Bernardo Valli, La Repubblica del 17/01/1979., 17 gennaio 1979
Lo Scià di Persia fugge da Teheran
Lo scià di Persia, malato di cancro, fugge da Teheran. «Alle 13.08 del 17 gennaio 1979 l’aereo imperiale è decollato puntando sull’Egitto. Alle 16, nella capitale in festa, non c’erano più statue dello Scià sui piedistalli. Quando la radio ha dato la notizia della partenza, 30 minuti dopo il decollo, gli automobilisti hanno acceso i fari e hanno cominciato a suonare i clacson. Centinaia di migliaia di persone si salutano con l’indice e il medio tesi, in segno di vittoria, si abbracciano, invocano il ritorno di Khomeini. Lo Scià ha cercato di rispettare il protocollo: prima di lasciare in elicottero la residenza di Niavaran, il suo ”palazzo d’inverno ”, ha salutato i nove membri del Consiglio di reggenza, i cortigiani e persino i cuochi.
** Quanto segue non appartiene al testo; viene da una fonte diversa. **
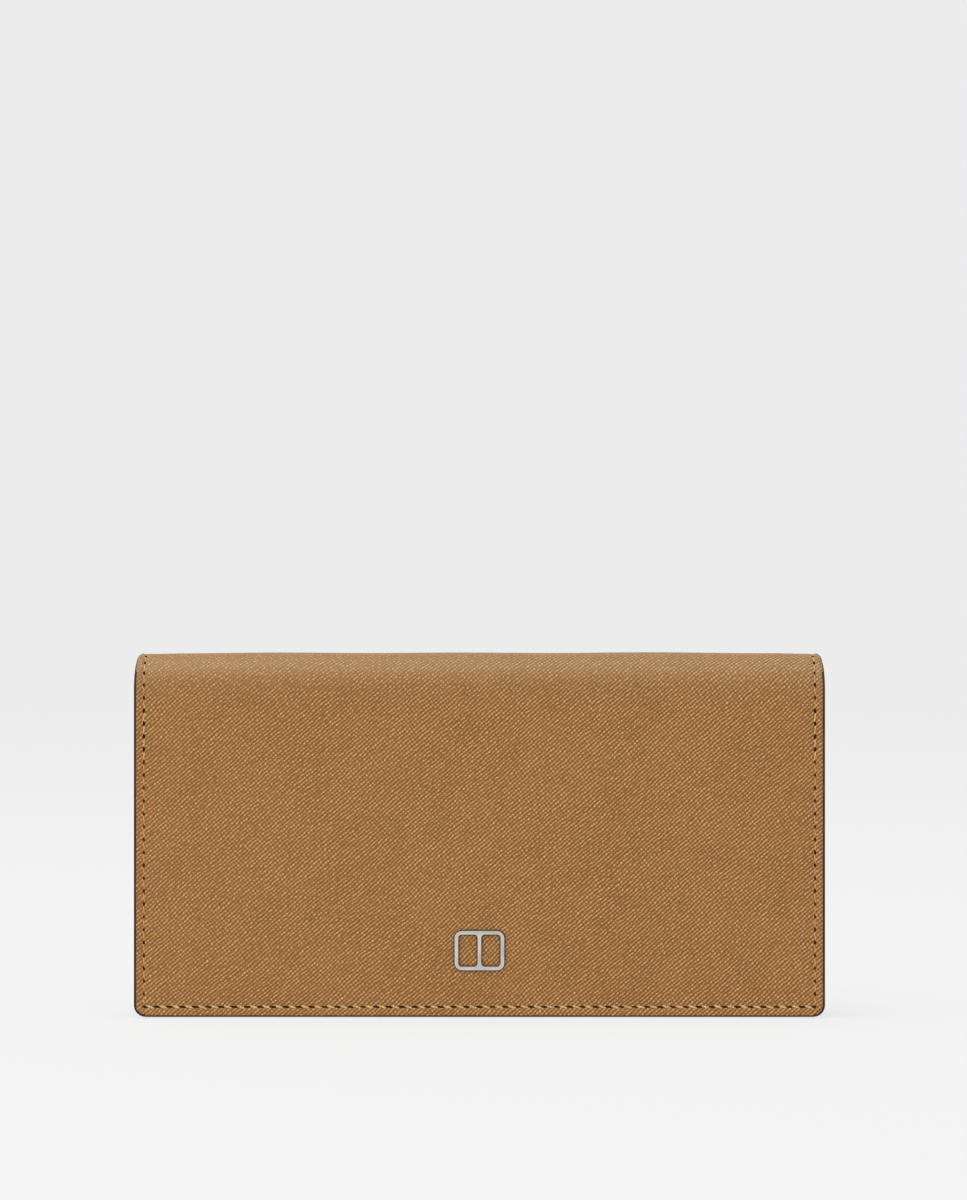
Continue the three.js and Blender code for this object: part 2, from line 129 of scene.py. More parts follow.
class WalletStitching(bpy.types.PropertyGroup):
    pitch: length("Stitch pitch", "From one needle hole to the next", 3.5 * MM)
    inset: length("Seam inset", "Seam to the cut edge", 2.7 * MM)
    width: length("Thread width", "Width of the thread", 0.42 * MM)
    thread: colour("Thread", "Thread of the seams", (0.78, 0.50, 0.20, 1))
    hole: colour("Needle hole", "Shade inside a needle hole", (0.016, 0.008, 0.003, 1))


class WalletFittings(bpy.types.PropertyGroup):
    nickel: colour("Nickel", "Plated fittings", (0.70, 0.66, 0.61, 1))
    # Partly tarnish, partly painted shadow where the emblem meets the leather.
    tarnish: colour("Tarnish", "Dark flanks of the emblem", (0.030, 0.016, 0.010, 1))
    cloth: colour("Cloth", "Woven lining", (0.42, 0.27, 0.14, 1))
    tape: colour("Zip tape", "Tape of the zip", (0.30, 0.15, 0.055, 1))
    coil: colour("Zip coil", "Nylon of the zip", (0.40, 0.22, 0.085, 1))
    tooth: length("Tooth pitch", "From one tooth of the zip to the next", 1.4 * MM)


class WalletStage(bpy.types.PropertyGroup):
    distance: length("Camera distance", "From the front face to the camera", 1.0)
    height: length("Camera height", "Camera above the floor", 113.7 * MM)
    aside: length("Camera aside", "Camera to the right of the middle", 1.1 * MM)
    view: length("View height", "Height seen at the front face", 326.4 * MM)
    floor: colour("Floor", "Seamless floor and backdrop", (0.871, 0.871, 0.871, 1))


def leather():
    return bpy.context.scene.wallet_leather


def stitching():
    return bpy.context.scene.wallet_stitching


def fittings():
    return bpy.context.scene.wallet_fittings


# ------------------------------------------------------------------ node helpers
VECTOR = "NodeSocketVector"
FLOAT = "NodeSocketFloat"
MAIN_ANGLE = math.radians(49)  # directions that the two sets of ridges are counted along
CROSS_ANGLE = math.radians(143)
TWILL_ANGLE = math.radians(58)


def connect(tree, node, links):
    """Joins a socket to, or sets a value on, each input named or numbered in links."""
    for key, value in links.items():
        if isinstance(value, bpy.types.NodeSocket):
            tree.links.new(value, node.inputs[key])
        else:
            node.inputs[key].default_value = value


def put(tree, kind, links=None, **settings):
    node = tree.nodes.new(kind)
    for key, value in settings.items():
        setattr(node, key, value)
    connect(tree, node, links or {})
    return node


def maths(tree, operation, a, b=0.0, c=0.0, clamp=False):
    values = {0: a, 1: b, 2: c}
    return put(tree, "ShaderNodeMath", values, operation=operation, use_clamp=clamp).outputs[0]


def blend_colour(tree, factor, a, b, mode="MIX"):
    links = {"Factor": factor, 6: a, 7: b}
    return put(tree, "ShaderNodeMix", links, data_type="RGBA", blend_type=mode).outputs[2]


def remap(tree, value, low, high, to_low=0.0, to_high=1.0):
    links = {"Value": value, "From Min": low, "From Max": high, "To Min": to_low, "To Max": to_high}
    return put(tree, "ShaderNodeMapRange", links, interpolation_type="SMOOTHSTEP").outputs[0]


def noise(tree, vector, scale, detail=2.0, roughness=0.5):
    links = {"Vector": vector, "Scale": scale, "Detail": detail, "Roughness": roughness}
    return put(tree, "ShaderNodeTexNoise", links).outputs["Fac"]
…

I pochi giornalisti iraniani ammessi all’aeroporto hanno descritto Reza Pahlavi e Farah Diba pallidi, tesi, vestiti con abiti sobri. Rispettando la tradizione sono passati sotto il Corano, tenuto da un cortigiano, per augurare buon viaggio. Prima di entrare nell’aereo il sovrano avrebbe afferrato il libro sacro e l’avrebbe baciato, trattenendo a stento le lacrime. ”Quanto tempo resterà all’estero?” gli ha chiesto il radiocronista. ”Sono molto stanco. Resterò all’estero fino a quando non mi sarò rimesso ”. Sulla Piazza Pahlavi, mentre la radio trasmette ancora la voce dello Scià, un centinaio di giovani prendono una sua statua, la trascinano con un cavo di ferro per le strade della città, gridando: ”Impicchiamo lo Scià ”. Mezz’ora dopo la statua penzola da un cavalcavia».